* [Task]
Copy the data below exactly.

── Data excerpt ──

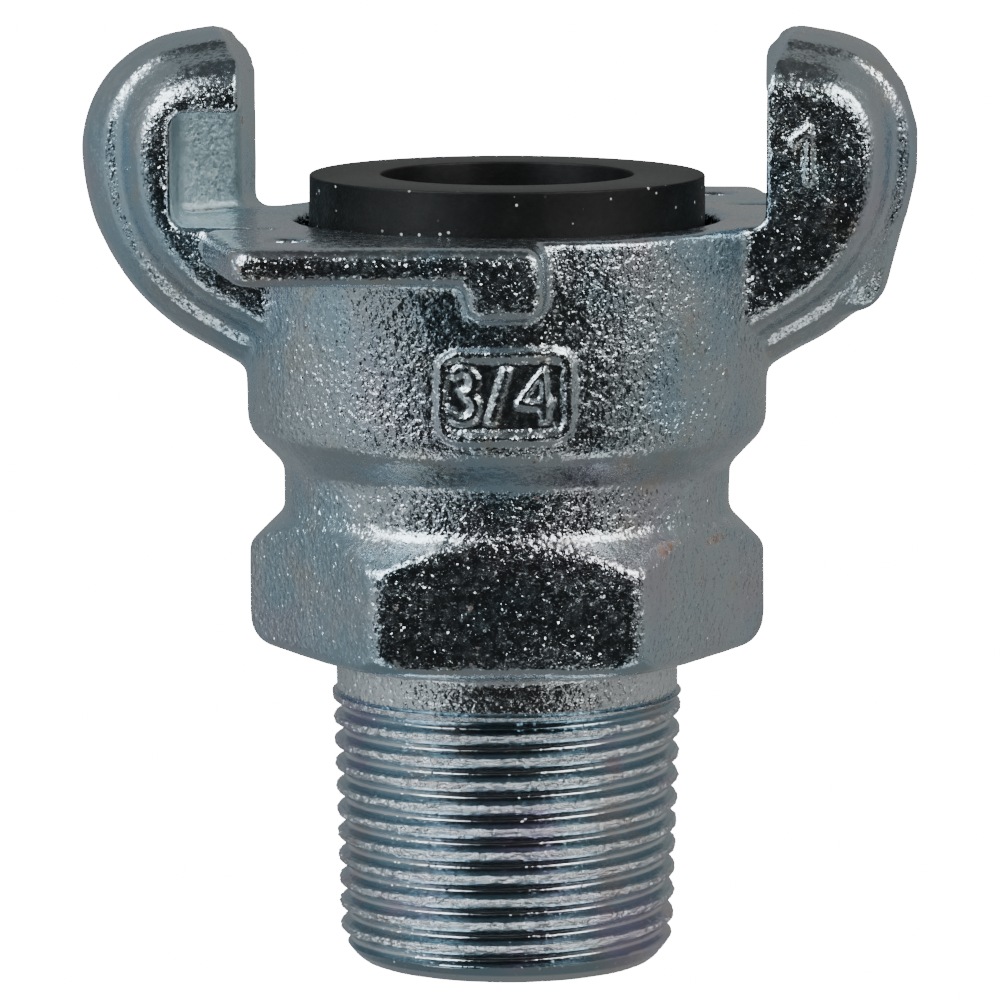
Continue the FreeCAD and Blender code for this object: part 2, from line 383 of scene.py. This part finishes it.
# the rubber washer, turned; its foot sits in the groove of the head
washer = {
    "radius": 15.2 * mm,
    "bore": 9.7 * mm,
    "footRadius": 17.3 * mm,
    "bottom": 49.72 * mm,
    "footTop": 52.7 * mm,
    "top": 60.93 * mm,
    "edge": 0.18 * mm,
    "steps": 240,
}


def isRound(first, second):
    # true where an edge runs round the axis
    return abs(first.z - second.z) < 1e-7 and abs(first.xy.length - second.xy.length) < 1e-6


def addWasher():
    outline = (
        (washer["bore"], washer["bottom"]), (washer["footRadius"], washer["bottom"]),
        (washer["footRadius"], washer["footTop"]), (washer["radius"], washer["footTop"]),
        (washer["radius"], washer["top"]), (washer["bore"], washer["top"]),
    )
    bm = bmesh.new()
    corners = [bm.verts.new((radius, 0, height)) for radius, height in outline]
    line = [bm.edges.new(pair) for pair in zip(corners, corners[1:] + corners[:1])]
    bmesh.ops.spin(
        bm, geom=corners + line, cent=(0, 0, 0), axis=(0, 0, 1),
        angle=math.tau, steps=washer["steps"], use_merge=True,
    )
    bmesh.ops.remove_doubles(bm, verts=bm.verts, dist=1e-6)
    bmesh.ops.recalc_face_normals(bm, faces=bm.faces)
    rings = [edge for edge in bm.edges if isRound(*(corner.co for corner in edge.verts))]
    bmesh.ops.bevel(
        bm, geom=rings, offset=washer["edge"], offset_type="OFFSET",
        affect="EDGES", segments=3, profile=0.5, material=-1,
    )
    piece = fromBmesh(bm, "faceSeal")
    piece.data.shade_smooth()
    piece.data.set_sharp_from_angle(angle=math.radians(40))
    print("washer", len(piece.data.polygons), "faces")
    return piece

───

* [Answer to this exercise]
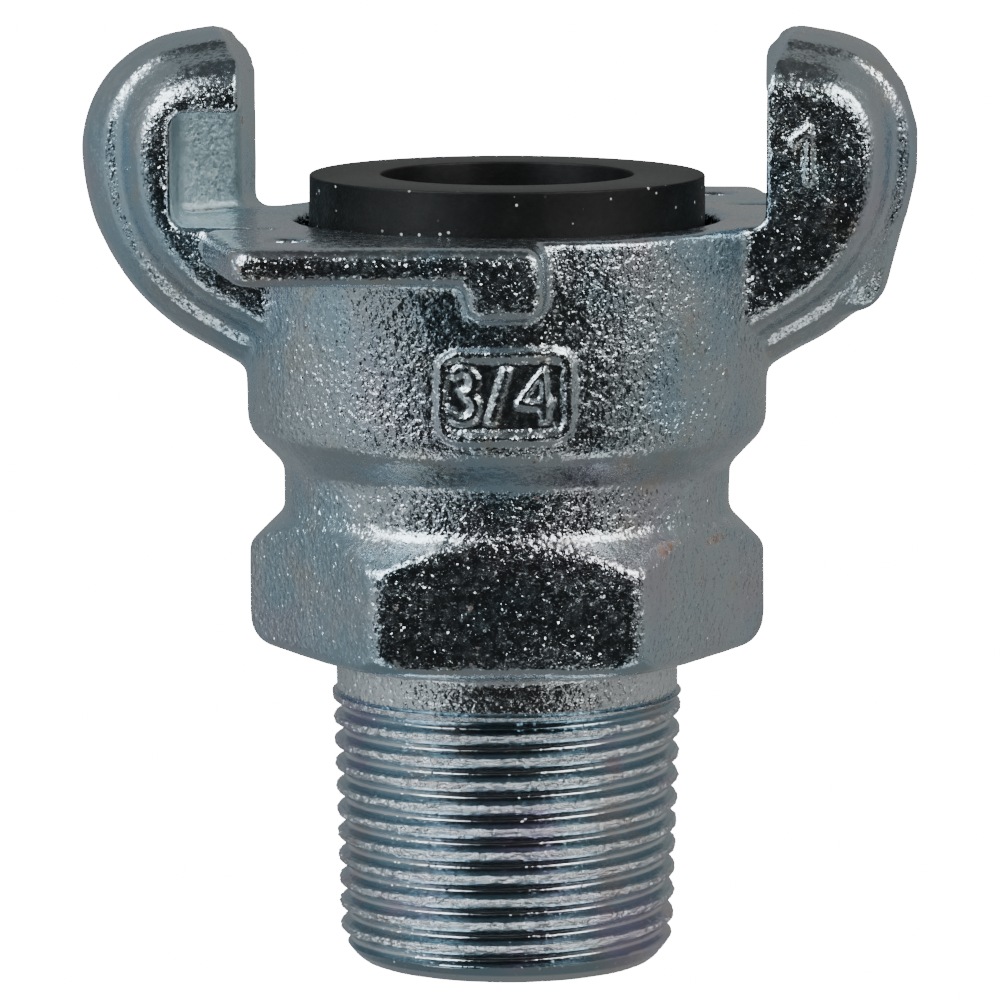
Continue the FreeCAD and Blender code for this object: part 2, from line 383 of scene.py. This part finishes it.
# the rubber washer, turned; its foot sits in the groove of the head
washer = {
    "radius": 15.2 * mm,
    "bore": 9.7 * mm,
    "footRadius": 17.3 * mm,
    "bottom": 49.72 * mm,
    "footTop": 52.7 * mm,
    "top": 60.93 * mm,
    "edge": 0.18 * mm,
    "steps": 240,
}


def isRound(first, second):
    # true where an edge runs round the axis
    return abs(first.z - second.z) < 1e-7 and abs(first.xy.length - second.xy.length) < 1e-6


def addWasher():
    outline = (
        (washer["bore"], washer["bottom"]), (washer["footRadius"], washer["bottom"]),
        (washer["footRadius"], washer["footTop"]), (washer["radius"], washer["footTop"]),
        (washer["radius"], washer["top"]), (washer["bore"], washer["top"]),
    )
    bm = bmesh.new()
    corners = [bm.verts.new((radius, 0, height)) for radius, height in outline]
    line = [bm.edges.new(pair) for pair in zip(corners, corners[1:] + corners[:1])]
    bmesh.ops.spin(
        bm, geom=corners + line, cent=(0, 0, 0), axis=(0, 0, 1),
        angle=math.tau, steps=washer["steps"], use_merge=True,
    )
    bmesh.ops.remove_doubles(bm, verts=bm.verts, dist=1e-6)
    bmesh.ops.recalc_face_normals(bm, faces=bm.faces)
    rings = [edge for edge in bm.edges if isRound(*(corner.co for corner in edge.verts))]
    bmesh.ops.bevel(
        bm, geom=rings, offset=washer["edge"], offset_type="OFFSET",
        affect="EDGES", segments=3, profile=0.5, material=-1,
    )
    piece = fromBmesh(bm, "faceSeal")
    piece.data.shade_smooth()
    piece.data.set_sharp_from_angle(angle=math.radians(40))
    print("washer", len(piece.data.polygons), "faces")
    return piece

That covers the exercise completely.